4. What is a RAC database in Oracle?

In Oracle, Real Application Clusters or RAC database is a framework that lets you execute a single Oracle database over multiple machines or servers, with the intent of maximizing the availability of infrastructure. It is also meant to facilitate horizontal scalability during access to shared storage. During an outage, any ongoing user session with a RAC instance in Oracle will failover and smoothly carry out changes without letting the user realize that there is an outage. This way, it nullifies the impact on any ongoing session or any of the user applications connected to the database. The Oracle RAC database is designed to offer excellent scalability, flexibility, and high availability.

5. Is cluster a type of server in DBMS?

The concept of clustering in DBMS is basically a method of combining multiple instances or servers that constitute a single database. A single server can often prove to be insufficient in managing the volume of user requests it receives or the volume of data it is supposed to contain. In such cases, database clusters are necessary to accommodate them all. The primary reason for creating clusters lies in the myriad advantages that the database server enjoys, like data redundancy, high availability, load balancing and automation and monitoring. Clusters are of several types – high-performance clusters, failover clusters and load-balancing clusters.

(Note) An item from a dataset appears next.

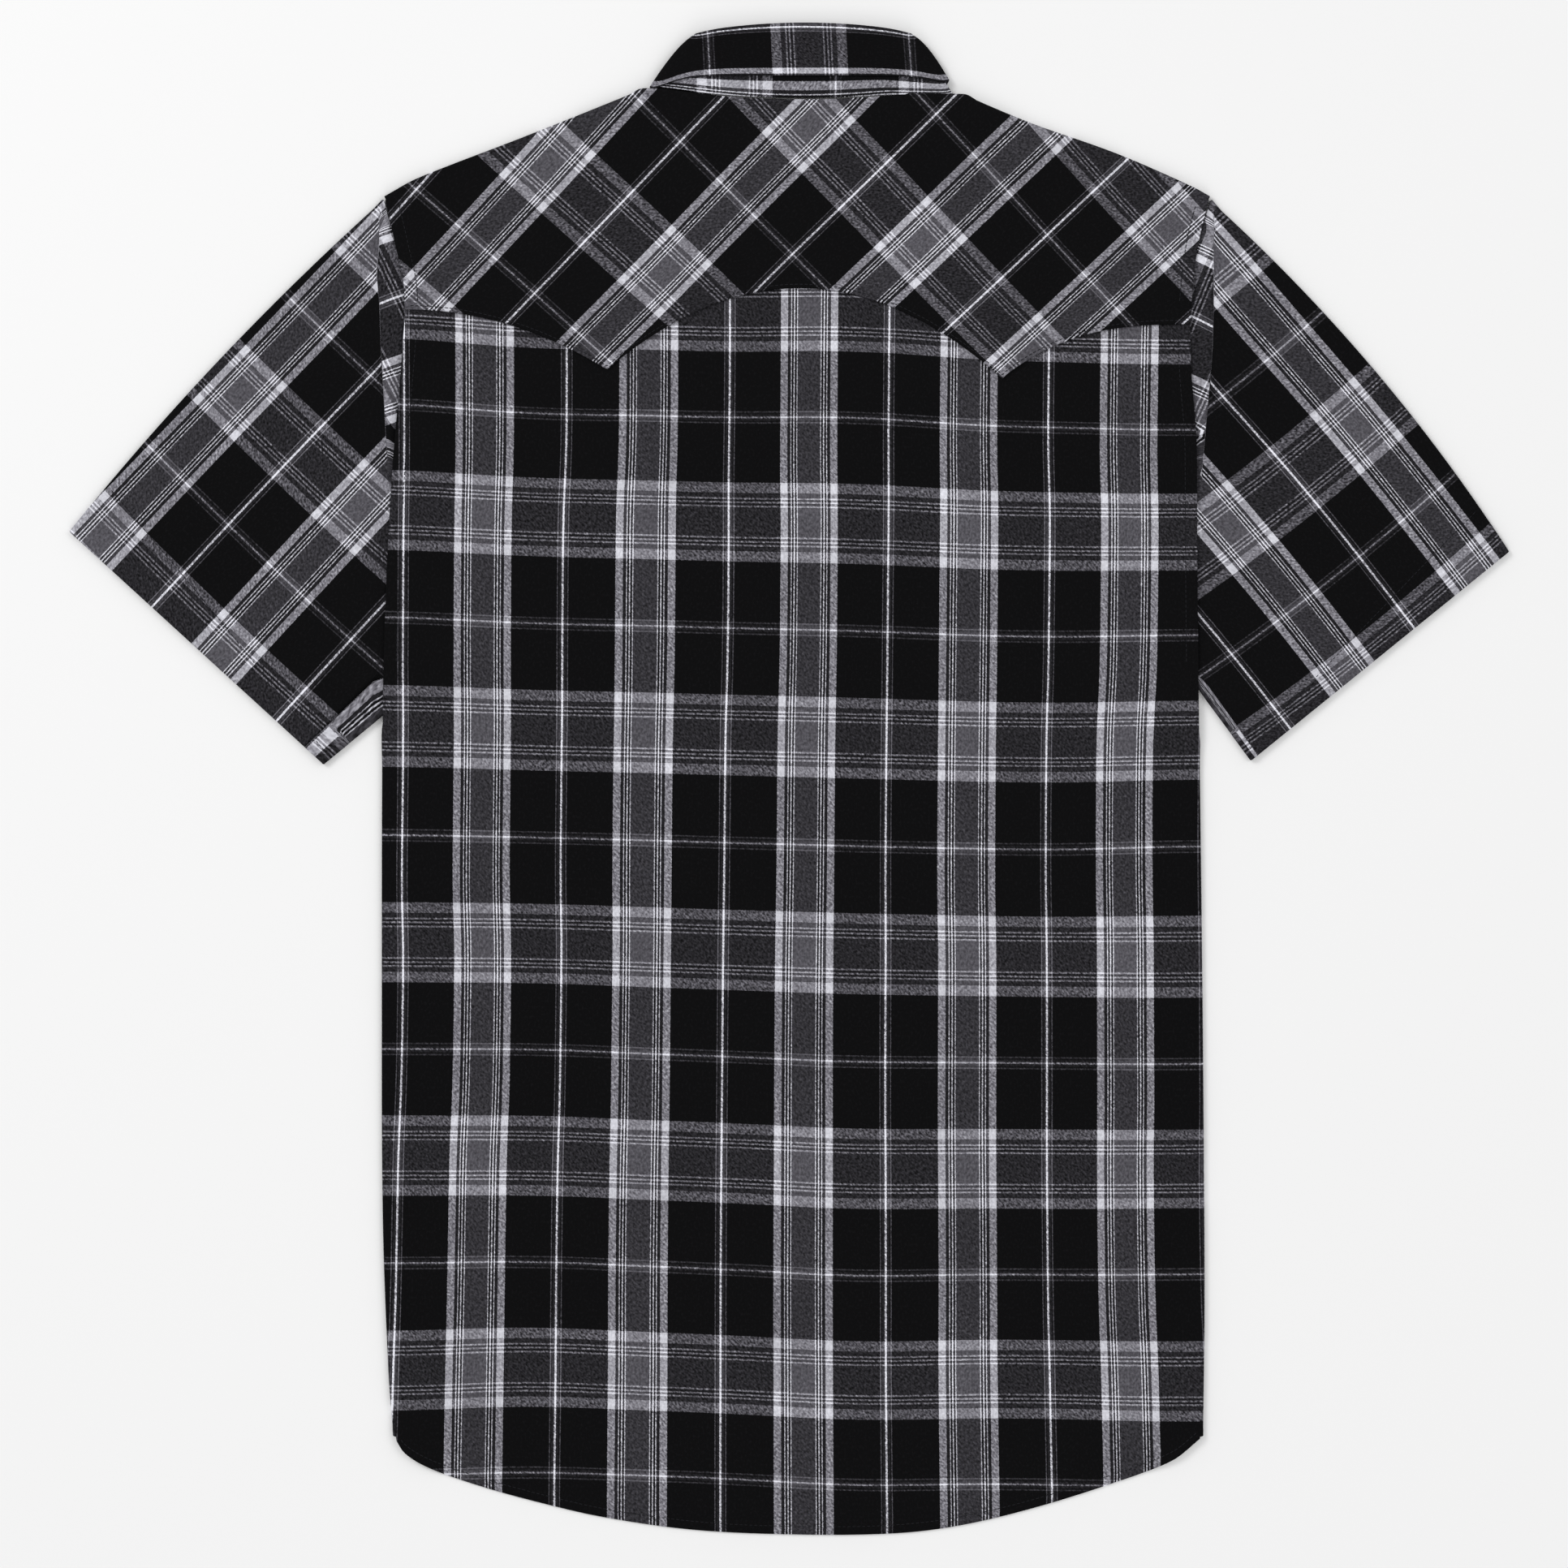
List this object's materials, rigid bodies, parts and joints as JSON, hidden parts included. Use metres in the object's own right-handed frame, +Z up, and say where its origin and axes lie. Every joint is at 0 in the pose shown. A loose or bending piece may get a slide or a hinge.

6. What kind of cluster is Hadoop?

A cluster in Hadoop is essentially a collection of machines or nodes that are connected in a network to carry out parallel computational tasks on vast sets of Big Data. Hadoop clusters are different from others because they are designed primarily to analyze and store massive volumes of unstructured and structured data across a distributed or spread out computing environment. Clusters in Hadoop belong to a uniquely structured and architected ecosystem based on the master-slave concept. They are built to offer high availability and utilize less-expensive hardware, and are easily scalable, making them ideal for big data analytics tasks.